Task directions: Quote all of the data below exactly, please.

Supplied data:
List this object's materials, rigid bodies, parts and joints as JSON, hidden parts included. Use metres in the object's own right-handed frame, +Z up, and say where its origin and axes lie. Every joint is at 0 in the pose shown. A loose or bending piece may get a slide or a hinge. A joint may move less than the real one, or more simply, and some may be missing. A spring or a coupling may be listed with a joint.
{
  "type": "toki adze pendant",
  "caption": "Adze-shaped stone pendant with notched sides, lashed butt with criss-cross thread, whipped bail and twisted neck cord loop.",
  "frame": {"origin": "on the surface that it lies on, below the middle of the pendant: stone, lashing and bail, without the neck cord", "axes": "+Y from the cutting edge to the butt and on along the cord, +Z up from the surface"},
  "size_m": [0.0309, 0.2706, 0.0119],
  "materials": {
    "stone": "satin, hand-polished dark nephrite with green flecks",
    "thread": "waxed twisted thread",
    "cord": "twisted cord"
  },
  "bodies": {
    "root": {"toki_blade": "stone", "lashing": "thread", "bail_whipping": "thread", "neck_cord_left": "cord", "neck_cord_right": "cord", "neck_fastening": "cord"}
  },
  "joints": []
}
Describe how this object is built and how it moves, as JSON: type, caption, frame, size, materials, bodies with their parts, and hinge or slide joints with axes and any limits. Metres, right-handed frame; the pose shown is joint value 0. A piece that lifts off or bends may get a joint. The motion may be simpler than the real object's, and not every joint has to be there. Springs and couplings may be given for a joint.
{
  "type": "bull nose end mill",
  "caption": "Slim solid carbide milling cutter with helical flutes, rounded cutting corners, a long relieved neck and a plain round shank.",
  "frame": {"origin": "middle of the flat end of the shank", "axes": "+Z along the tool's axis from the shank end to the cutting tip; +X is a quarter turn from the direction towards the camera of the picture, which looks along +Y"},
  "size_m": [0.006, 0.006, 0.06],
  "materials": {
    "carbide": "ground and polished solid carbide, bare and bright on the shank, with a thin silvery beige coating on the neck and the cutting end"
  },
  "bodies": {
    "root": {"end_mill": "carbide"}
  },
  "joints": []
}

Worked solution:
List this object's materials, rigid bodies, parts and joints as JSON, hidden parts included. Use metres in the object's own right-handed frame, +Z up, and say where its origin and axes lie. Every joint is at 0 in the pose shown. A loose or bending piece may get a slide or a hinge. A joint may move less than the real one, or more simply, and some may be missing. A spring or a coupling may be listed with a joint.
{
  "type": "toki adze pendant",
  "caption": "Adze-shaped stone pendant with notched sides, lashed butt with criss-cross thread, whipped bail and twisted neck cord loop.",
  "frame": {"origin": "on the surface that it lies on, below the middle of the pendant: stone, lashing and bail, without the neck cord", "axes": "+Y from the cutting edge to the butt and on along the cord, +Z up from the surface"},
  "size_m": [0.0309, 0.2706, 0.0119],
  "materials": {
    "stone": "satin, hand-polished dark nephrite with green flecks",
    "thread": "waxed twisted thread",
    "cord": "twisted cord"
  },
  "bodies": {
    "root": {"toki_blade": "stone", "lashing": "thread", "bail_whipping": "thread", "neck_cord_left": "cord", "neck_cord_right": "cord", "neck_fastening": "cord"}
  },
  "joints": []
}
Describe how this object is built and how it moves, as JSON: type, caption, frame, size, materials, bodies with their parts, and hinge or slide joints with axes and any limits. Metres, right-handed frame; the pose shown is joint value 0. A piece that lifts off or bends may get a joint. The motion may be simpler than the real object's, and not every joint has to be there. Springs and couplings may be given for a joint.
{
  "type": "bull nose end mill",
  "caption": "Slim solid carbide milling cutter with helical flutes, rounded cutting corners, a long relieved neck and a plain round shank.",
  "frame": {"origin": "middle of the flat end of the shank", "axes": "+Z along the tool's axis from the shank end to the cutting tip; +X is a quarter turn from the direction towards the camera of the picture, which looks along +Y"},
  "size_m": [0.006, 0.006, 0.06],
  "materials": {
    "carbide": "ground and polished solid carbide, bare and bright on the shank, with a thin silvery beige coating on the neck and the cutting end"
  },
  "bodies": {
    "root": {"end_mill": "carbide"}
  },
  "joints": []
}